Implementation tips include conducting a thorough slotting analysis, completing a cost-benefit comparison that includes equipment purchases, operator training, and expected throughput impacts, and running a pilot area before a full rollout. Simulation and layout software help predict impacts on travel times and picking productivity. Engage with rack manufacturers and material handling integrators early to ensure load tables, rack protective elements, and recommended forklifts align with your facility’s needs.

Additionally, prioritize modular solutions where possible. Systems that allow conversion between single and double deep or that accommodate future upgrades to push-back or flow options provide flexibility as business needs change. Finally, involve operations staff in planning and pilot testing; their feedback on ergonomics, reach, and daily tasks often reveals practical issues that engineering alone might miss.

Conclusion

Double deep pallet racking offers a compelling balance of increased storage density and relatively simple implementation compared to more complex pallet flow or automated systems.
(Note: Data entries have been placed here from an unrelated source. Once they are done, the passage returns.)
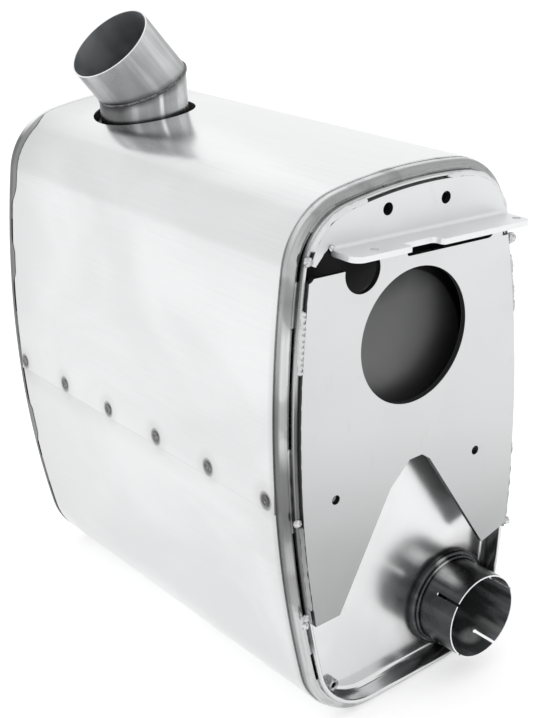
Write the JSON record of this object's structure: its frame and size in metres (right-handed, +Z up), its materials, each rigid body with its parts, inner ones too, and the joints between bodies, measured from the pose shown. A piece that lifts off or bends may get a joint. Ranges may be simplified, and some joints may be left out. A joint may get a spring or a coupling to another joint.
{
  "type": "exhaust muffler",
  "caption": "Upright box muffler with a bowed sheet jacket, dished end cap behind a mounting bracket with a shelf, slotted inlet socket low on the front and a mitred outlet on top.",
  "frame": {"origin": "centre of the jacket's flat underside, under the middle of the box", "axes": "+X to the right seen from the bracket, +Y from the bracket to the plain end, +Z up"},
  "size_m": [0.3435, 0.5997, 0.7266],
  "materials": {
    "jacket_steel": "bright cold-rolled stainless sheet",
    "rim_steel": "bright rolled edge",
    "cap_steel": "bright pressed sheet with heat tint by the welds",
    "shell_steel": "plain sheet",
    "tube_steel": "plain tube",
    "pipe_steel": "dark drawn tube",
    "outlet_steel": "satin tube",
    "weld_steel": "weld metal with dark heat tint",
    "bracket_paint": "light grey satin",
    "bracket_weld": "light grey over rippled beads",
    "wool": "mineral wool"
  },
  "bodies": {
    "root": {"outer_jacket": "jacket_steel", "jacket_spot_welds": "weld_steel", "front_rim_ring": "rim_steel", "rear_rim_ring": "rim_steel", "front_rim_welds": "weld_steel", "rear_rim_welds": "weld_steel", "insulation_mat": "wool", "inner_shell": "shell_steel", "front_end_cap": "cap_steel", "rear_end_cap": "cap_steel", "front_baffle": "shell_steel", "rear_baffle": "shell_steel", "inlet_tube": "tube_steel", "return_tube": "tube_steel", "outlet_tube": "tube_steel", "inlet_pipe": "pipe_steel", "inlet_collar": "pipe_steel", "inlet_weld": "weld_steel", "drain_boss": "cap_steel", "outlet_stub": "outlet_steel", "outlet_tip": "outlet_steel", "outlet_mitre_weld": "weld_steel", "outlet_base_weld": "weld_steel", "bracket_upper_plate": "bracket_paint", "bracket_lower_plate": "bracket_paint", "bracket_edge_strip": "bracket_paint", "bracket_edge_welds": "bracket_weld", "bracket_bead_welds": "bracket_weld", "shelf_end_weld": "bracket_weld", "transfer_tube_1": "tube_steel", "transfer_tube_2": "tube_steel"}
  },
  "joints": []
}
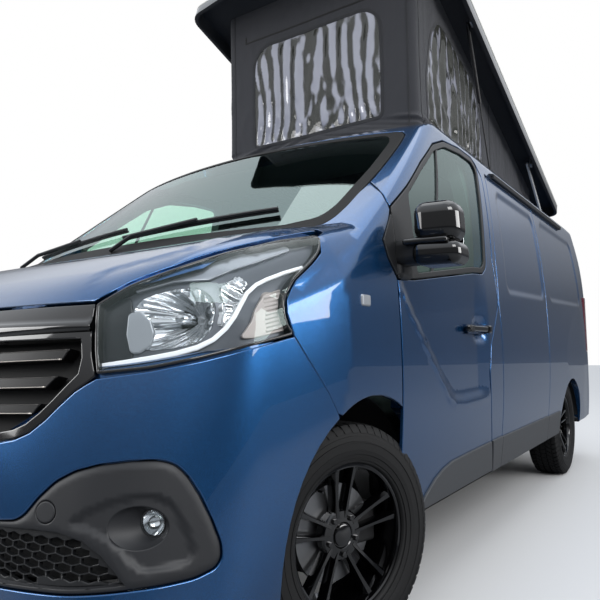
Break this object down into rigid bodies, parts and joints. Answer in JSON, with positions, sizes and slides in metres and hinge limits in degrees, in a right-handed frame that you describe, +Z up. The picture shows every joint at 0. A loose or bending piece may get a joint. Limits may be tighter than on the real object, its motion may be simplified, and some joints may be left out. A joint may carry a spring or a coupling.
{
  "type": "camper van",
  "caption": "Medium camper van with a rear-hinged lifting roof on a canvas surround, opening doors, bonnet and tailgate, steered front wheels and free-rolling wheels.",
  "frame": {"origin": "on the ground, under the middle of the bounding box", "axes": "+Z up, the vehicle faces -Y, its left side is +X"},
  "size_m": [2.3692, 5.0006, 3.1704],
  "materials": {
    "blue_paint": "gloss metallic mid blue",
    "gloss_black": "gloss black",
    "dark_plastic": "satin dark grey",
    "grey_plastic": "grained dark grey",
    "black_rail": "satin black coating",
    "lamp_lens": "clear polished lens",
    "fog_lens": "clear ribbed lens",
    "red_lens": "red lens",
    "tinted_glass": "green-tinted",
    "dark_glass": "dark tinted",
    "mirror_cap": "gloss black shell",
    "cab_plastic": "fine-grained dark grey",
    "seat_cloth": "woven dark grey",
    "engine_metal": "as cast",
    "chassis_paint": "satin black",
    "exhaust_steel": "dull, heat-toned",
    "canvas": "woven dark grey canvas",
    "lid_black": "gloss black shell",
    "bare_aluminium": "bright extruded",
    "strut_black": "gloss black",
    "rod_steel": "hard-chromed",
    "tyre": "black rubber",
    "alloy_black": "gloss black lacquer"
  },
  "bodies": {
    "body": {"body_shell": "blue_paint", "wing_left": "blue_paint", "wing_right": "blue_paint", "front_bumper": "blue_paint", "sliding_door": "blue_paint", "rear_bumper": "blue_paint", "upper_grille": "gloss_black", "lower_grille": "dark_plastic", "side_trims": "grey_plastic", "awning_rail": "black_rail", "arch_liners": "dark_plastic", "roof_frame": "black_rail", "headlamp_left": "lamp_lens", "headlamp_right": "lamp_lens", "fog_lamps": "fog_lens", "tail_lamps": "red_lens", "windscreen": "tinted_glass", "dashboard": "cab_plastic", "front_seats": "seat_cloth", "engine_block": "engine_metal", "subframe": "chassis_paint", "rear_axle": "chassis_paint", "exhaust": "exhaust_steel", "fuel_tank": "dark_plastic", "roof_canvas": "canvas"},
    "bonnet": {"bonnet": "blue_paint"},
    "door_left": {"door_left": "blue_paint", "door_glass_left": "tinted_glass", "mirror_left": "mirror_cap"},
    "door_right": {"door_right": "blue_paint", "door_glass_right": "tinted_glass", "mirror_right": "mirror_cap"},
    "tailgate": {"tailgate": "blue_paint", "tailgate_glass": "dark_glass"},
    "roof_lid": {"roof_lid": "lid_black"},
    "lift_arms": {"lift_arms": "bare_aluminium"},
    "strut_cylinders": {"strut_cylinders": "strut_black"},
    "strut_rods": {"strut_rods": "rod_steel"},
    "knuckle_left": {"knuckle_left": "chassis_paint"},
    "knuckle_right": {"knuckle_right": "chassis_paint"},
    "steering_wheel": {"steering_wheel": "cab_plastic"},
    "wheel_front_left": {"rim_front_left": "alloy_black", "tyre_front_left": "tyre"},
    "wheel_front_right": {"rim_front_right": "alloy_black", "tyre_front_right": "tyre"},
    "wheel_rear_left": {"rim_rear_left": "alloy_black", "tyre_rear_left": "tyre"},
    "wheel_rear_right": {"rim_rear_right": "alloy_black", "tyre_rear_right": "tyre"}
  },
  "joints": [
    {"name": "bonnet_hinge", "type": "hinge", "parent": "body", "child": "bonnet", "pos_m": [0, -1.718, 1.272], "axis": [-1, 0, 0], "range_deg": [0, 50]},
    {"name": "door_left_hinge", "type": "hinge", "parent": "body", "child": "door_left", "pos_m": [0.95, -1.48, 1], "axis": [0, 0, -1], "range_deg": [0, 68]},
    {"name": "door_right_hinge", "type": "hinge", "parent": "body", "child": "door_right", "pos_m": [-0.95, -1.48, 1], "axis": [0, 0, 1], "range_deg": [0, 68]},
    {"name": "tailgate_hinge", "type": "hinge", "parent": "body", "child": "tailgate", "pos_m": [0, 2.414, 1.888], "axis": [1, 0, 0], "range_deg": [0, 85]},
    {"name": "lift_arm_turn", "type": "hinge", "parent": "body", "child": "lift_arms", "pos_m": [0, 1.92, 1.985], "axis": [1, 0, 0], "range_deg": [0, 39.1], "deforming": ["roof_canvas"]},
    {"name": "roof_lift", "type": "hinge", "parent": "lift_arms", "child": "roof_lid", "pos_m": [0, 1.50011, 2.31979], "axis": [-1, 0, 0], "range_deg": [0, 19.3]},
    {"name": "strut_turn", "type": "hinge", "parent": "roof_lid", "child": "strut_cylinders", "pos_m": [0, 0.13708, 2.82327], "axis": [1, 0, 0], "range_deg": [0, 48.21]},
    {"name": "strut_slide", "type": "slide", "parent": "strut_cylinders", "child": "strut_rods", "axis": [0, -0.371, 0.9286], "range_m": [0, 0.35731]},
    {"name": "steer_left", "type": "hinge", "parent": "body", "child": "knuckle_left", "pos_m": [0.752, -1.567, 0.345], "axis": [0, 0, 1], "range_deg": [-17, 53]},
    {"name": "steer_right", "type": "hinge", "parent": "body", "child": "knuckle_right", "pos_m": [-0.752, -1.567, 0.345], "axis": [0, 0, 1], "range_deg": [-17, 53]},
    {"name": "steering_wheel_turn", "type": "hinge", "parent": "body", "child": "steering_wheel", "pos_m": [-0.42, -1.09, 1.075], "axis": [0, 0.8829, 0.4695], "range_deg": [-256, 796]},
    {"name": "wheel_front_left_spin", "type": "hinge", "parent": "knuckle_left", "child": "wheel_front_left", "pos_m": [0.80478, -1.58415, 0.345], "axis": [0.9511, -0.309, 0], "continuous": true},
    {"name": "wheel_front_right_spin", "type": "hinge", "parent": "knuckle_right", "child": "wheel_front_right", "pos_m": [-0.80478, -1.54985, 0.345], "axis": [0.9511, -0.309, 0], "continuous": true},
    {"name": "wheel_rear_left_spin", "type": "hinge", "parent": "body", "child": "wheel_rear_left", "pos_m": [0.814, 1.531, 0.345], "axis": [1, 0, 0], "continuous": true},
    {"name": "wheel_rear_right_spin", "type": "hinge", "parent": "body", "child": "wheel_rear_right", "pos_m": [-0.814, 1.531, 0.345], "axis": [1, 0, 0], "continuous": true}
  ],
  "couplings": [
    {"joint": "roof_lift", "follows": "lift_arm_turn", "ratio": 0.4936},
    {"joint": "strut_turn", "follows": "lift_arm_turn", "ratio": 1.2329},
    {"joint": "strut_slide", "follows": "lift_arm_turn", "m_per_rad": 0.5235},
    {"joint": "steer_right", "follows": "steer_left", "ratio": 1},
    {"joint": "steering_wheel_turn", "follows": "steer_left", "ratio": 15}
  ]
}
When applied in the right operational context—with compatible equipment, robust inventory controls, and proper safety practices—it can reduce real estate costs and raise the number of pallet positions without a full reconfiguration of a warehouse.

However, the system requires trade-offs in selectivity and flexibility and necessitates careful planning around equipment, slotting, and maintenance. Decision-makers should evaluate their SKU profiles, turnover rates, and capacity for operator training before committing. Pilots, simulations, and phased rollouts are prudent ways to ensure the anticipated benefits of double deep racking are realized in practice.